The cost-of-living crisis is hitting workers hard. Wages are having a hard even impossible time in trying to catch up with inflation. Real wages are falling across all OECD countries.

Hiding behind the cost-of-living crisis is a deeper story. It is the story of businesses using shocks in energy and commodity prices as an opportunity to boost profits.  Knowing that competitors are in a position to grasp the same opportunity, businesses have not simply passed on more expensive input costs into higher prices for their products and services. On top of that they have charged extra price hikes to increase profit margins and capture a larger share of the total revenues created by the economy. In fact, the share of profits in total added value is currently at record highs.

The evidence of businesses abusing the crisis to expand profits is overwhelming. It is documented in trade union research, among others by UNITE and the Economic Policy Institute.

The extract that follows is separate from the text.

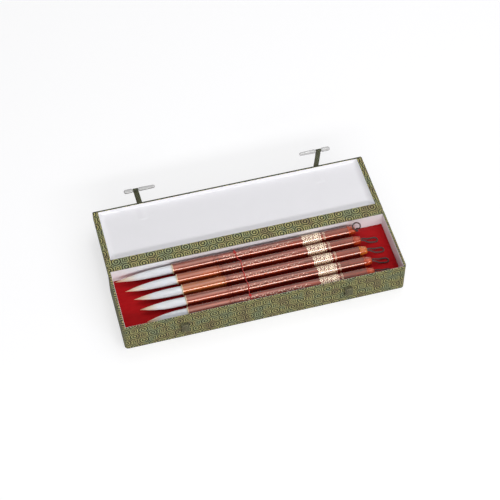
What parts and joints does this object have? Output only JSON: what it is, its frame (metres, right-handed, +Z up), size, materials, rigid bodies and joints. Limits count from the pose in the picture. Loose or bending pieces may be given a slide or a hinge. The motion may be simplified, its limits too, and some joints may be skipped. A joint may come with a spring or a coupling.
{
  "type": "calligraphy set box",
  "caption": "Long brocade-covered box with a padded satin floor, a shallow hinged lid, pin-and-loop clasps on cloth straps, and writing brushes tied down side by side.",
  "frame": {"origin": "centre of the tray's underside, on the surface it stands on", "axes": "+X along the box towards the brushes' caps, +Y from the front to the hinge, +Z up"},
  "size_m": [0.32, 0.193, 0.0575],
  "materials": {
    "card": "plain grey board",
    "foot_paper": "plain backing paper",
    "lining_paper": "smooth white paper",
    "brocade": "olive brocade woven with small flowers",
    "satin": "red padded satin",
    "padding": "wadding under olive brocade",
    "bone": "polished ivory-coloured",
    "thread": "red cotton thread",
    "hair": "soft pale animal hair",
    "lacquer": "red-brown lacquered, glossy",
    "lacquer_light": "orange-brown lacquered, glossy",
    "gilt": "thin gilt pattern",
    "cap": "amber lacquer, glossy",
    "cord": "dark brown twisted cord"
  },
  "bodies": {
    "tray": {"foot_sheet": "foot_paper", "bottom_board": "card", "front_wall": "card", "rear_wall": "card", "left_wall": "card", "right_wall": "card", "tray_cover": "brocade", "tray_lining": "lining_paper", "floor_risers": "card", "floor_board": "card", "floor_cushion": "satin", "left_pin_loop": "brocade", "right_pin_loop": "brocade", "hinge_cloth": "brocade", "tie_thread": "thread"},
    "lid": {"lid_board": "card", "lid_front_lip": "card", "lid_left_cheek": "card", "lid_right_cheek": "card", "lid_rail": "card", "lid_cover": "brocade", "lid_lining": "lining_paper", "lid_padding": "padding", "left_strap_tail": "brocade", "right_strap_tail": "brocade"},
    "left_strap": {"left_strap": "brocade"},
    "right_strap": {"right_strap": "brocade"},
    "left_pin": {"left_pin": "bone"},
    "right_pin": {"right_pin": "bone"},
    "brush_1": {"brush_1_hair": "hair", "brush_1_head": "lacquer", "brush_1_barrel": "lacquer", "brush_1_band": "gilt", "brush_1_cap": "cap", "brush_1_cord": "cord"},
    "brush_2": {"brush_2_hair": "hair", "brush_2_head": "lacquer_light", "brush_2_barrel": "lacquer", "brush_2_band": "gilt", "brush_2_cap": "cap", "brush_2_cord": "cord"},
    "brush_3": {"brush_3_hair": "hair", "brush_3_head": "lacquer_light", "brush_3_barrel": "lacquer", "brush_3_band": "gilt", "brush_3_cap": "cap", "brush_3_cord": "cord"},
    "brush_4": {"brush_4_hair": "hair", "brush_4_head": "lacquer", "brush_4_barrel": "lacquer", "brush_4_band": "gilt", "brush_4_cap": "cap", "brush_4_cord": "cord"},
    "brush_5": {"brush_5_hair": "hair", "brush_5_head": "lacquer", "brush_5_barrel": "lacquer", "brush_5_band": "gilt", "brush_5_cap": "cap", "brush_5_cord": "cord"}
  },
  "joints": [
    {"name": "lid_hinge", "type": "hinge", "parent": "tray", "child": "lid", "pos_m": [0, 0.04175, 0.0388], "axis": [1, 0, 0], "range_deg": [0, 180], "deforming": ["hinge_cloth"]},
    {"name": "left_strap_fold", "type": "hinge", "parent": "lid", "child": "left_strap", "pos_m": [-0.105, 0.1257, 0.0382], "axis": [1, 0, 0], "range_deg": [-23, 82.5]},
    {"name": "left_pin_turn", "type": "hinge", "parent": "left_strap", "child": "left_pin", "pos_m": [-0.105, 0.14367, 0.03914], "axis": [1, 0, 0], "range_deg": [-75, 0]},
    {"name": "right_strap_fold", "type": "hinge", "parent": "lid", "child": "right_strap", "pos_m": [0.105, 0.1257, 0.0382], "axis": [1, 0, 0], "range_deg": [-85, 20.5]},
    {"name": "right_pin_turn", "type": "hinge", "parent": "right_strap", "child": "right_pin", "pos_m": [0.105, 0.13331, 0.05451], "axis": [1, 0, 0], "range_deg": [-75, 0]},
    {"name": "brush_1_lift", "type": "slide", "parent": "tray", "child": "brush_1", "axis": [0, 0, 1], "range_m": [0, 0.06], "deforming": ["tie_thread"]},
    {"name": "brush_2_lift", "type": "slide", "parent": "tray", "child": "brush_2", "axis": [0, 0, 1], "range_m": [0, 0.06], "deforming": ["tie_thread"]},
    {"name": "brush_3_lift", "type": "slide", "parent": "tray", "child": "brush_3", "axis": [0, 0, 1], "range_m": [0, 0.06], "deforming": ["tie_thread"]},
    {"name": "brush_4_lift", "type": "slide", "parent": "tray", "child": "brush_4", "axis": [0, 0, 1], "range_m": [0, 0.06], "deforming": ["tie_thread"]},
    {"name": "brush_5_lift", "type": "slide", "parent": "tray", "child": "brush_5", "axis": [0, 0, 1], "range_m": [0, 0.06], "deforming": ["tie_thread"]}
  ]
}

But it’s not only trade unions or their research institutes who  are pointing to the fact that  a “profit-price”, not a “wage-price” spiral  is happening.  Research from the business sector itself is confirming that inflation is being driven by  profits spiraling out of control (Natixis, Unicredit). Even central banks, usually the guardians of financial capital, are noticing “the elephant in the room” ( ECB, ECB2 and Federal Reserve).




“In last years’ Employment Outlook, the OECD called upon OECD governments to provide a new impetus  to collective bargaining and support efforts of unions (and employers) to expand membership and enlarge bargaining coverage. With the evidence accumulating that profits are driving inflation, the OECD  needs to step up on this call to ensure workers are in a better bargaining position to negotiate wage increases that keep up with inflation”.

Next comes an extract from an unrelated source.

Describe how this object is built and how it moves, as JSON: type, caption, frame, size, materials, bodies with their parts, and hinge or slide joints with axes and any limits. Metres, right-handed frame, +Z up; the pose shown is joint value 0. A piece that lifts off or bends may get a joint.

— Ronald Janssen, Senior Economist at TUAC

Using energy and commodities’ price shocks as a cover to distribute purchasing power from wages to profits is unfair and will amplify existing and high (too high) inequalities.

The OECD needs to expose ongoing profit- price spirals and the  impact they have on inequalities and social cohesion. The OECD also needs to step up its call to ensure workers are in a better bargaining position to negotiate wage increases that keep up with inflation.